## BEGIN
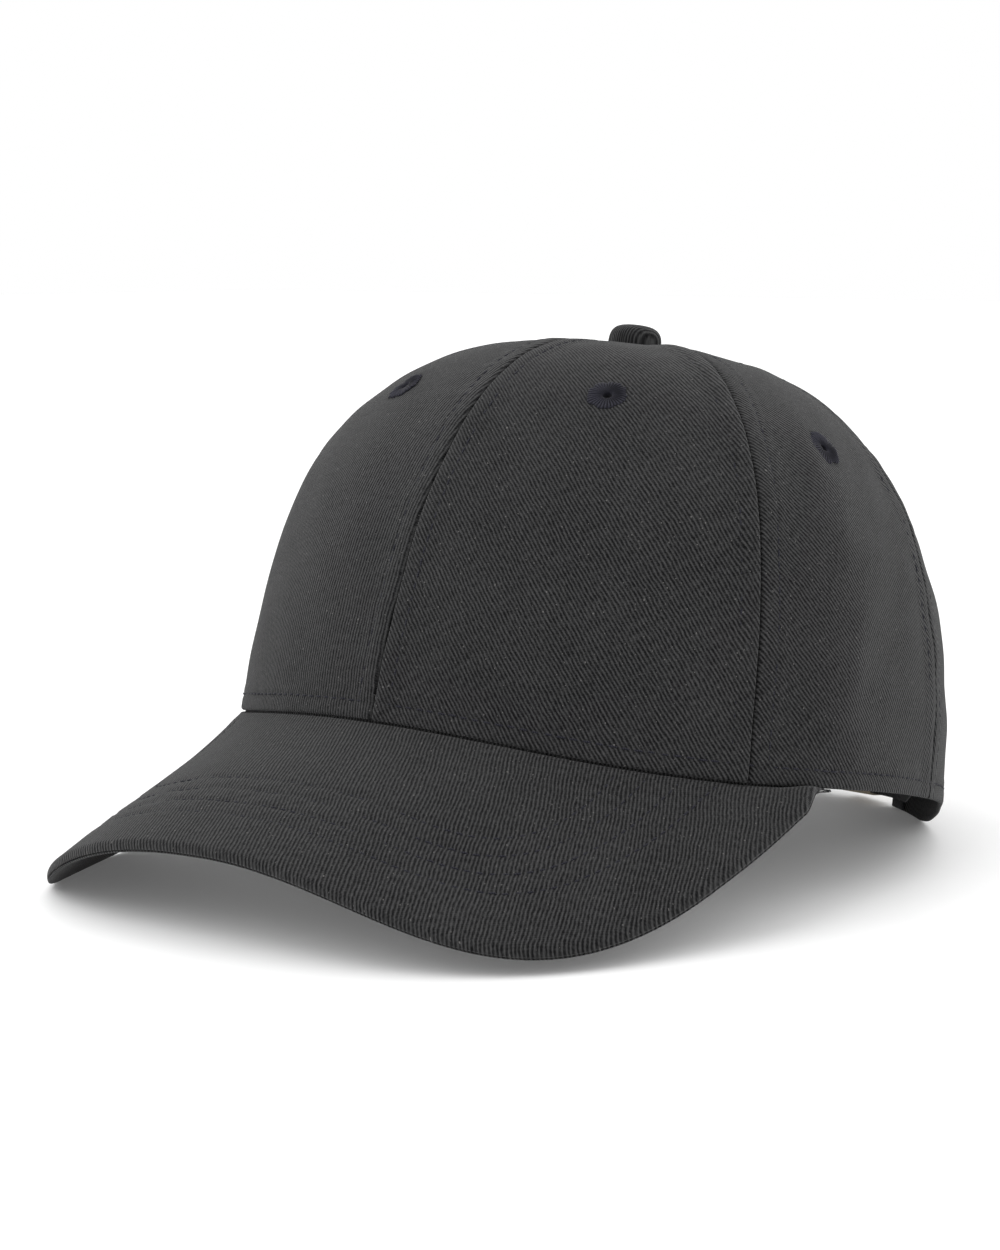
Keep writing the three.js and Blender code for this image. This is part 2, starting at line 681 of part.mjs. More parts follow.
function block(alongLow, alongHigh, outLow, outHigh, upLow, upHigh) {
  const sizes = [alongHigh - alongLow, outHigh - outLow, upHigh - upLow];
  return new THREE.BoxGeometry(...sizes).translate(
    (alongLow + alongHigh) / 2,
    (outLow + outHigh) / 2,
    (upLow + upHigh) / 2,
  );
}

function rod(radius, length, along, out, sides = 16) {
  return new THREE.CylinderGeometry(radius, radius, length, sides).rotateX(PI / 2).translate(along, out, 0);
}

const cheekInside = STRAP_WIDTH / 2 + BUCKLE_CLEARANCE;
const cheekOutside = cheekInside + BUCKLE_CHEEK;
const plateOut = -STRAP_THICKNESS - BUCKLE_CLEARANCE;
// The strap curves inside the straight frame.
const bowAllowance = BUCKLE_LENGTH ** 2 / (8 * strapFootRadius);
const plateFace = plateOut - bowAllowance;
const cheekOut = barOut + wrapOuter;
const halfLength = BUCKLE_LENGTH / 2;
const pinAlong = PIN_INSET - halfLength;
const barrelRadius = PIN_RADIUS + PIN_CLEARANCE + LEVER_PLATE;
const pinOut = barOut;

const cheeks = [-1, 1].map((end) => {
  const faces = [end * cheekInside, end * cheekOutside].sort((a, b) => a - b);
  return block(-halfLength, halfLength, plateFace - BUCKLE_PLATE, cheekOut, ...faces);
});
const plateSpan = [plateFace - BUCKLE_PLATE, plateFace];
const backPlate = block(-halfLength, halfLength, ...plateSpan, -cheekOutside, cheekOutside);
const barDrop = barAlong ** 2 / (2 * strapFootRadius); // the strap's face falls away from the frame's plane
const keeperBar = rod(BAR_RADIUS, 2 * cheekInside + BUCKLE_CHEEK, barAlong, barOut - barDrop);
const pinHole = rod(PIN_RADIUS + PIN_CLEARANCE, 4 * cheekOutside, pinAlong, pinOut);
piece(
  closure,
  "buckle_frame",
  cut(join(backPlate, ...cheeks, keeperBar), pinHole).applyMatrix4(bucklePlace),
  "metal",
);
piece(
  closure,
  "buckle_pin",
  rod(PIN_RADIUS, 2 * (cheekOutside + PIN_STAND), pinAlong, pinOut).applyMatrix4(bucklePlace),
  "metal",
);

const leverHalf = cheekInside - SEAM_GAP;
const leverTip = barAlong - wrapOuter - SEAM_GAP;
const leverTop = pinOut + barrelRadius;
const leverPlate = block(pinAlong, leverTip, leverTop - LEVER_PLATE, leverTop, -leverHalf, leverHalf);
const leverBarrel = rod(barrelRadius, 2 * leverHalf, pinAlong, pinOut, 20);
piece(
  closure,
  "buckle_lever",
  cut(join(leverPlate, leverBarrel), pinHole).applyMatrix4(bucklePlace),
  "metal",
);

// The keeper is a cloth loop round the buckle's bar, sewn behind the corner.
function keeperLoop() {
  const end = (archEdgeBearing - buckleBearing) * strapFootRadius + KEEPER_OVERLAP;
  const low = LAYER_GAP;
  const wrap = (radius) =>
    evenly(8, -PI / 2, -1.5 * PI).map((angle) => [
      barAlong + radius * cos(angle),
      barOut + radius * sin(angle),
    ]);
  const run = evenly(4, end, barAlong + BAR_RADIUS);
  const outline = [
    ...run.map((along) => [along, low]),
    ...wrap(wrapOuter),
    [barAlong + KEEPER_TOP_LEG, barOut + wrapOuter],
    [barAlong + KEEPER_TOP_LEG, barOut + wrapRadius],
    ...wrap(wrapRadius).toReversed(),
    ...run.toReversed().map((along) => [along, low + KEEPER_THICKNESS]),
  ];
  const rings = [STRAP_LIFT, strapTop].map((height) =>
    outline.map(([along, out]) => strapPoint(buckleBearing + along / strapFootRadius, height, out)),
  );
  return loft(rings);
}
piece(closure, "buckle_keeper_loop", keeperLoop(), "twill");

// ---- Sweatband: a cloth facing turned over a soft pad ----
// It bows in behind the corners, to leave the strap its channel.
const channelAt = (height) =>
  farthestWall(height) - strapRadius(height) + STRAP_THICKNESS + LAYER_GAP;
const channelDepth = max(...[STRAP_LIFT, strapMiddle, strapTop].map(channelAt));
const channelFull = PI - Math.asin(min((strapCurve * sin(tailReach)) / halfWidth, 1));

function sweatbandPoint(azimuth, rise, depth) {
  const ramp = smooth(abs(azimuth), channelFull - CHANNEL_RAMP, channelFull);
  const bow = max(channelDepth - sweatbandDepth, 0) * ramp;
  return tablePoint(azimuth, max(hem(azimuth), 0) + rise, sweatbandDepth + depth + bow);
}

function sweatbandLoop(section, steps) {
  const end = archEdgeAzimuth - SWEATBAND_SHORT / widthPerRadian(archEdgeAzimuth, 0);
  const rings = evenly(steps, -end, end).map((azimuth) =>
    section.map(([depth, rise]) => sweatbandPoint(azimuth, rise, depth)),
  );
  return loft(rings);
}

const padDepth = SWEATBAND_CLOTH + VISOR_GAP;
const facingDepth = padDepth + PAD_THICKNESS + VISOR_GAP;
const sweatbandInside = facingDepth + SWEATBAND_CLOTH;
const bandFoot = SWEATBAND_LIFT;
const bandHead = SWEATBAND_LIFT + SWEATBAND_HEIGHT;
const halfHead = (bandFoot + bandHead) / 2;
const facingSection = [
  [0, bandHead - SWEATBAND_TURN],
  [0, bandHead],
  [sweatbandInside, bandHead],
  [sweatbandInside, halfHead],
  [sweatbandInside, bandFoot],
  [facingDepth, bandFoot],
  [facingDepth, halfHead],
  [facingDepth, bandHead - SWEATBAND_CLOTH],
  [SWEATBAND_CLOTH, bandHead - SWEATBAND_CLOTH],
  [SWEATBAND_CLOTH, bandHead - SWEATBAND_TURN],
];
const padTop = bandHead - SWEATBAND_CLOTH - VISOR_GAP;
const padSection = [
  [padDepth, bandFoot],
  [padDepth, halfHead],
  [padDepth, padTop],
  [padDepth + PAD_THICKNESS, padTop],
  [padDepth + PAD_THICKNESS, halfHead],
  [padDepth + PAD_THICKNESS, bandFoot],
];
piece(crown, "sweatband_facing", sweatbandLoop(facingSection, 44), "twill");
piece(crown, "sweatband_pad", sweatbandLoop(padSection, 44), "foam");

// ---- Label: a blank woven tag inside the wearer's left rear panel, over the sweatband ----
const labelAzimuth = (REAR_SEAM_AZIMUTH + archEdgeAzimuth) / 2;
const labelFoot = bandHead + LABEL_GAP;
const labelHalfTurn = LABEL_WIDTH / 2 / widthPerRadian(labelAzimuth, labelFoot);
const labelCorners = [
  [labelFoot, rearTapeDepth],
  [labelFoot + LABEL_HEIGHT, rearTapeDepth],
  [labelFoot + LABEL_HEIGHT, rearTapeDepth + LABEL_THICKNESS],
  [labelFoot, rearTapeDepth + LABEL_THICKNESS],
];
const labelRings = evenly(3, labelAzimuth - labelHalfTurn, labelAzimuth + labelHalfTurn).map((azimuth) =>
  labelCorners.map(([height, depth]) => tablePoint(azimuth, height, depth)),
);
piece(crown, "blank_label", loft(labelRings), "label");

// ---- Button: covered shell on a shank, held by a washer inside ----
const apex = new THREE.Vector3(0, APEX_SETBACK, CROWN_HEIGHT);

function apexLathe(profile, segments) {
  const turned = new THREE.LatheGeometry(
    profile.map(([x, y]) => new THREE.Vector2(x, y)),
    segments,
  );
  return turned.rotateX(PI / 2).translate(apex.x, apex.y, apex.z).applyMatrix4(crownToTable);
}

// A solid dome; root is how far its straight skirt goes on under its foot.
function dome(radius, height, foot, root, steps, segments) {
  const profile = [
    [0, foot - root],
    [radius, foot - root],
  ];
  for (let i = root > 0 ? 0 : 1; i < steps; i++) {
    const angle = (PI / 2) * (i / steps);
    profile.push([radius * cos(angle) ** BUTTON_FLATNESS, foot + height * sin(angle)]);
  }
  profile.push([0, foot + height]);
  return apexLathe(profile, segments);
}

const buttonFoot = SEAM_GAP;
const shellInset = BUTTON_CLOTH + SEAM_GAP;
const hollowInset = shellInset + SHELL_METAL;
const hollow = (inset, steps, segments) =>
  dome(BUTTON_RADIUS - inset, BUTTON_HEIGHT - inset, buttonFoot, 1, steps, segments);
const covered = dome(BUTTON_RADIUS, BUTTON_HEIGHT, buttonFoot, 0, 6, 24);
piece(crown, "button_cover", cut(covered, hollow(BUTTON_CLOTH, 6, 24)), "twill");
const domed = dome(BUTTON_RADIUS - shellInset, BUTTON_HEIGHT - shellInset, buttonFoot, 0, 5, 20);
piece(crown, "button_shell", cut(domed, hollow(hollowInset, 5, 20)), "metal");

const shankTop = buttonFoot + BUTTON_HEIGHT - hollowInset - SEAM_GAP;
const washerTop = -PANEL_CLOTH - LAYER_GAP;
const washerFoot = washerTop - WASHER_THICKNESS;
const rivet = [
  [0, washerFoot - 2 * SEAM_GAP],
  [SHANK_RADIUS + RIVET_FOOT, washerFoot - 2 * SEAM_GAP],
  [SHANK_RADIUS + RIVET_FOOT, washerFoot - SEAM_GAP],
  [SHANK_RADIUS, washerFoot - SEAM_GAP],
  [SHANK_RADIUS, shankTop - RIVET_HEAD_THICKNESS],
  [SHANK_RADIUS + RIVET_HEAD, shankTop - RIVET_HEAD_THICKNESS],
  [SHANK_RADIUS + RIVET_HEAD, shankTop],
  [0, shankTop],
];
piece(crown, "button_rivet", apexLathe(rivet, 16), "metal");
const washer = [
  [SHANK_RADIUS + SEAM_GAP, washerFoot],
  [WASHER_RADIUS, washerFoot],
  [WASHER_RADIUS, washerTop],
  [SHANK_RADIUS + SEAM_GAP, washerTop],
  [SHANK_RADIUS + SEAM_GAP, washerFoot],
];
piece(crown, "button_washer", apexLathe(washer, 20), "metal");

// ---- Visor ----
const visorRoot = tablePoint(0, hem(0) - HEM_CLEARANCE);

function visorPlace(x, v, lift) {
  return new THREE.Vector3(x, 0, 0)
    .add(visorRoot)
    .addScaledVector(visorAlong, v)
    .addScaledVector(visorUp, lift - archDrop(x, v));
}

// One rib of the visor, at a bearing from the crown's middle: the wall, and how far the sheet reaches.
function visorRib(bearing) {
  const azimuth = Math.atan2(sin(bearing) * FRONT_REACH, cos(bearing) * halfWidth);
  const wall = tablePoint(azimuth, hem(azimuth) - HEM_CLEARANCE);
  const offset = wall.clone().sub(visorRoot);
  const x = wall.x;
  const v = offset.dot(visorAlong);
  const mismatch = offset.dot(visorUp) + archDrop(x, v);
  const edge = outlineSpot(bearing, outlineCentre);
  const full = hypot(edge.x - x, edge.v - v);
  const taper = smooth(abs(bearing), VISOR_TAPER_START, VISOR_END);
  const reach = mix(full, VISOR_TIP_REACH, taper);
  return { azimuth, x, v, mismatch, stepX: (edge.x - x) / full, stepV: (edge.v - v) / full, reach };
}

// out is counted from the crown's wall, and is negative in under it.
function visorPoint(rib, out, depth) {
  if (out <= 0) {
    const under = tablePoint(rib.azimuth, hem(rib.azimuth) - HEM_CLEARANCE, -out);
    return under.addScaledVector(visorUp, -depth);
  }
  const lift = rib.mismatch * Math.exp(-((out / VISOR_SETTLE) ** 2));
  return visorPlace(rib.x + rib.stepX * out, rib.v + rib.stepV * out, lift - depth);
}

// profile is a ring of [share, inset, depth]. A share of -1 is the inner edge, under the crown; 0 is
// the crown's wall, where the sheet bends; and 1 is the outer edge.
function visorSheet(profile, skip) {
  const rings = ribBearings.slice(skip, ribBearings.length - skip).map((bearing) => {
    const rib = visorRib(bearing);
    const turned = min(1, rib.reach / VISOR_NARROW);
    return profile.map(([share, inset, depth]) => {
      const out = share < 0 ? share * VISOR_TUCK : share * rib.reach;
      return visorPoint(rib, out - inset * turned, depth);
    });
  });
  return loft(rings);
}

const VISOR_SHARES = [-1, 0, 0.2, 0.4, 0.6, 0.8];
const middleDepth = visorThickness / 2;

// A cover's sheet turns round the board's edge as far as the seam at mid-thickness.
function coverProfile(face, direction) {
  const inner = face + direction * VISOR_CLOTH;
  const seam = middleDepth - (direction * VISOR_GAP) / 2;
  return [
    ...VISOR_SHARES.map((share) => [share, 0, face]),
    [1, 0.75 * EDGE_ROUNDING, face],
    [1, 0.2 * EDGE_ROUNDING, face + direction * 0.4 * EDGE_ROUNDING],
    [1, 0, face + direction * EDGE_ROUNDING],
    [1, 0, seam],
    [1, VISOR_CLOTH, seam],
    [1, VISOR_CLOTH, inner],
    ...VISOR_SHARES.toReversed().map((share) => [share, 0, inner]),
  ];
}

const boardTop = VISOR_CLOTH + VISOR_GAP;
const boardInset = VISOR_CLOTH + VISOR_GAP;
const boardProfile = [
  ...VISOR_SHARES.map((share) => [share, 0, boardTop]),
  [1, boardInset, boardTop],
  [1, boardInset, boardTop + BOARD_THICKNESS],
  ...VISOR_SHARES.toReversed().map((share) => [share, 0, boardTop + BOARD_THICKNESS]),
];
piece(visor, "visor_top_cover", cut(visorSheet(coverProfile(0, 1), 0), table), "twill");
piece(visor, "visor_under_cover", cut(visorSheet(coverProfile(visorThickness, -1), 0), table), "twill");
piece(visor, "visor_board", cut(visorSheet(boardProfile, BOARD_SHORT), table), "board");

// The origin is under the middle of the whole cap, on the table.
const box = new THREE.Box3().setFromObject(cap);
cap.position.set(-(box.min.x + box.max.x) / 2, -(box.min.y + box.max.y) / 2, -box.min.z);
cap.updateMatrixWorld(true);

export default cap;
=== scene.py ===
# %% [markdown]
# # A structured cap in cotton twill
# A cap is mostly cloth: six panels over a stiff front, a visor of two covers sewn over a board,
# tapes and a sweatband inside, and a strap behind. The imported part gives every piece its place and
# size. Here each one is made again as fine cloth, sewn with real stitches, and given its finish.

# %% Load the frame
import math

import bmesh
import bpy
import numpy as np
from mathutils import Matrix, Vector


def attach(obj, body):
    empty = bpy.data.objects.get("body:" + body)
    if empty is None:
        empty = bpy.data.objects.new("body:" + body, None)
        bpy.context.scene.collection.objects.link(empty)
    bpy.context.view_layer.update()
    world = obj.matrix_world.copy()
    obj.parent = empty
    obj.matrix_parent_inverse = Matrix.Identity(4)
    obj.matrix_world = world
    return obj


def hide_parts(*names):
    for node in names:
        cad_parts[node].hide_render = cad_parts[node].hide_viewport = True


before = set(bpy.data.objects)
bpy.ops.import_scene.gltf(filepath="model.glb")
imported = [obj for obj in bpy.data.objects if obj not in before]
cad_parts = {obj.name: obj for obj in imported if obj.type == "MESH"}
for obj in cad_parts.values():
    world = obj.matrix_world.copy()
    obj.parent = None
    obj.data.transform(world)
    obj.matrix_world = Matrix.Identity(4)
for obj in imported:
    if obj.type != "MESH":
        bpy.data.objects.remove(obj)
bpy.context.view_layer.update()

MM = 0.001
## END
▸ OBJECTIVE: Extract from the listing above the lines between the line containing "const boardTop = VISOR_CLOTH + VISOR_GAP;" and the line containing "before = set(bpy.data.objects)", keeping both of those lines. Output nothing else.

▸ REPLY TO THE EXERCISE:
const boardTop = VISOR_CLOTH + VISOR_GAP;
const boardInset = VISOR_CLOTH + VISOR_GAP;
const boardProfile = [
  ...VISOR_SHARES.map((share) => [share, 0, boardTop]),
  [1, boardInset, boardTop],
  [1, boardInset, boardTop + BOARD_THICKNESS],
  ...VISOR_SHARES.toReversed().map((share) => [share, 0, boardTop + BOARD_THICKNESS]),
];
piece(visor, "visor_top_cover", cut(visorSheet(coverProfile(0, 1), 0), table), "twill");
piece(visor, "visor_under_cover", cut(visorSheet(coverProfile(visorThickness, -1), 0), table), "twill");
piece(visor, "visor_board", cut(visorSheet(boardProfile, BOARD_SHORT), table), "board");

// The origin is under the middle of the whole cap, on the table.
const box = new THREE.Box3().setFromObject(cap);
cap.position.set(-(box.min.x + box.max.x) / 2, -(box.min.y + box.max.y) / 2, -box.min.z);
cap.updateMatrixWorld(true);

export default cap;
=== scene.py ===
# %% [markdown]
# # A structured cap in cotton twill
# A cap is mostly cloth: six panels over a stiff front, a visor of two covers sewn over a board,
# tapes and a sweatband inside, and a strap behind. The imported part gives every piece its place and
# size. Here each one is made again as fine cloth, sewn with real stitches, and given its finish.

# %% Load the frame
import math

import bmesh
import bpy
import numpy as np
from mathutils import Matrix, Vector


def attach(obj, body):
    empty = bpy.data.objects.get("body:" + body)
    if empty is None:
        empty = bpy.data.objects.new("body:" + body, None)
        bpy.context.scene.collection.objects.link(empty)
    bpy.context.view_layer.update()
    world = obj.matrix_world.copy()
    obj.parent = empty
    obj.matrix_parent_inverse = Matrix.Identity(4)
    obj.matrix_world = world
    return obj


def hide_parts(*names):
    for node in names:
        cad_parts[node].hide_render = cad_parts[node].hide_viewport = True


before = set(bpy.data.objects)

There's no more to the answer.